Supreme Court case could rewrite Internet liability rules
With oral arguments taking place this week at the U.S. Supreme Court in the case of Gonzales v. Google, the justices will have an unprecedented opportunity to reshape – and potentially upend – the vast liability protections Big Tech firms have enjoyed for years, as The Hill reports.
The high court is poised to consider specifically the extent to which Section 230 of the Communications Decency Act should continue to protect tech firms' decisions regarding the display, organization, and recommendation of content to its users, and the case has drawn intense interest from across the political spectrum.
Gonzales v. Google
In the case at issue, it is alleged that YouTube – a subsidiary of Google – provided a platform and deployed its proprietary algorithm to aggregate and recommend to its users terrorism-oriented content that had the effect of leading to the death of American citizen Nohemi Gonzalez in a terror attack that took place in France back in 2015, as The Hill notes.
The family of Gonzalez accuses YouTube of pointing viewers to content designed to recruit new Islamic State supporter and incite violence of the sort that claimed their loved one's life.
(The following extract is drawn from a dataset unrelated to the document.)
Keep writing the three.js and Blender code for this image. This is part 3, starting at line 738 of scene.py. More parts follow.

Google, for its part, contends that Section 230's protections against liability must extend not just to content itself, but also to the algorithms used by tech platforms to get certain types of content to users, stating in a brief filed in the case that a contrary ruling from the court would leave the Internet “with a forced choice between overly curated mainstream sites or fringe sites flooded with objectionable content.”
The tech giant further argues that altering the current, expansive application of Section 230 would “impede access to information, limit free expression, hurt the economy, and leave consumers more vulnerable to harmful content online.”
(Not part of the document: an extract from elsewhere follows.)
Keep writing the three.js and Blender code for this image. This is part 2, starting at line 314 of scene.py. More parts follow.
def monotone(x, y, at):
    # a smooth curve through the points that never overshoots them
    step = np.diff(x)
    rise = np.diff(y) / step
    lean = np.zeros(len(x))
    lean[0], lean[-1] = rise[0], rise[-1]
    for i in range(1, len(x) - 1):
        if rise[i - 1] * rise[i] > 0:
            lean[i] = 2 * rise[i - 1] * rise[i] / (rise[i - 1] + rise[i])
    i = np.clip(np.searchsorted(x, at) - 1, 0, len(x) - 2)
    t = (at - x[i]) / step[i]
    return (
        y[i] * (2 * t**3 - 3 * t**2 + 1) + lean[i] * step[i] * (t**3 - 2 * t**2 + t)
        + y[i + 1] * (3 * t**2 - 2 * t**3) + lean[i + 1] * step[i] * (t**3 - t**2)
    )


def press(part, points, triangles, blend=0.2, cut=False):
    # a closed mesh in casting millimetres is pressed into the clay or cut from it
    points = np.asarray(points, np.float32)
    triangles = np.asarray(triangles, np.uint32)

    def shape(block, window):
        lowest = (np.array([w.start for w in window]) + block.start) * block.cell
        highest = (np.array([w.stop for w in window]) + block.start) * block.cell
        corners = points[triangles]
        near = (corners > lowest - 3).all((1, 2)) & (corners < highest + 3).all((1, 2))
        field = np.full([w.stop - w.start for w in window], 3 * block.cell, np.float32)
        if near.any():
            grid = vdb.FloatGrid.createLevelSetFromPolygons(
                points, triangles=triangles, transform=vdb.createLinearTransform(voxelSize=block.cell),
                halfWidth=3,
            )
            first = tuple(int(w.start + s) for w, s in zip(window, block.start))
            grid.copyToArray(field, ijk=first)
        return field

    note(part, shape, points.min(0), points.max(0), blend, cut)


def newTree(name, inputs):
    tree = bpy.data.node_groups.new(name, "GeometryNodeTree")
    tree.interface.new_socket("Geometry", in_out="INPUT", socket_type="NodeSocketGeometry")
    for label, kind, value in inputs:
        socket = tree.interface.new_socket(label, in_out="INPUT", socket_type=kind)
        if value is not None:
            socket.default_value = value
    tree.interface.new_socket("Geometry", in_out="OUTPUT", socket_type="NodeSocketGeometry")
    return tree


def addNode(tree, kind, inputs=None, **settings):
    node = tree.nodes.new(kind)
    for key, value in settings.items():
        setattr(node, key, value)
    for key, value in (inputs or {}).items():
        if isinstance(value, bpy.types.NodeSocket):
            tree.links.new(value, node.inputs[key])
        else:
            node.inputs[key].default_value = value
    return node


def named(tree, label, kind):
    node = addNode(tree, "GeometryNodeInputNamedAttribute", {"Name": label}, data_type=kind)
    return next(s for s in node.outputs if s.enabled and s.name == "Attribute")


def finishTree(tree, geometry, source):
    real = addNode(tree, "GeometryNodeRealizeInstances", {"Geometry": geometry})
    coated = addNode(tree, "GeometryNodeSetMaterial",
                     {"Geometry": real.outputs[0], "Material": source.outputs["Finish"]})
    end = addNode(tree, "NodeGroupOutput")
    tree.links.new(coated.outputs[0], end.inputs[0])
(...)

Conflicting arguments for reform
Despite continued calls for legislative action to address concerns about Section 230, Congress has yet take any concrete steps, and while support for changes has been voiced on both sides of the aisle, the rationales offered by each differ in significant ways.
Democrats, on one hand, have asserted that Big Tech firms ought face more stringent liability when they fail to moderate and block what is deemed to be problematic user content.
Republicans, on the other hand, argue that greater liability should come into play due to the propensity of tech platforms to remove and censor content – particularly that which is conservative in nature – with undue regularity.
President Joe Biden, has also weighed in, writing in a recent Wall Street Journal op-ed that bipartisan action in Congress is critical in order for meaningful reforms to be enacted,” saying, “[w]e've heard a lot of talk about creating committees," and adding, "[i]t's time to walk the walk and get something done."
Battle lines drawn
Though Google maintains that Section 230 provides protections from virtually any liability and that limiting “Section 230...would upend the internet and perversely encourage both wide-ranging suppression of speech and the proliferation of more offensive speech,” not everyone is convinced.
Late last year, Sen. Josh Hawley (R-MO) filed an amicus brief in the Gonzalez case, claiming that courts – including the lower courts in the matter at issue – have consistently misread the text of Section 230 and that Google should be subject to liability for content recommendations it makes.
“Google knows it has illegal content on its platforms, but they constantly point to Section 230 as their get-out-of-jail-free card. Enough,” Hawley said at the time his brief was filed.
Urging the nine justices to remedy this history of errors, Hawley added, “In no way should Big Tech have this kind of immunity from the harm being inflicted by their platforms. With this case, the Supreme Court has a critical opportunity to restore the law's original meaning and correct years of bad precedent. The Court should hold tech companies accountable for pushing illegal material to their users.”
While Tuesday's oral arguments in Gonzalez may yield the first insights into the thinking of most of the justices on this highly contentious issue, Justice Clarence Thomas has already opined on the topic more than once, and it seems clear that he is more than amendable to reigning in Section 230 protections to a considerable degree.
As The Hill notes, on two prior occasions when the high court rejected cases pertaining to this controversy, Thomas penned written statements accompanying those orders that were his and his alone.
In 2020, Thomas explained, “Extending Section 230 immunity beyond the natural reading of the text can have serious consequences,” and just last year, he declared “It is hard to see why the protection Section 230(c)(1) grants publishers against being held strictly liable for third parties' content should protect Facebook from liability for its own 'acts and omissions.'”
The Biden Justice Department, for its part, filed an amicus brief of its own back in December, cautioning the Court against an “overly broad” interpretation of the provision at issue. Exactly which reading of the statute will ultimately win the day – and what sorts of ripple effects the outcome may have on the online landscape writ large – only time will tell.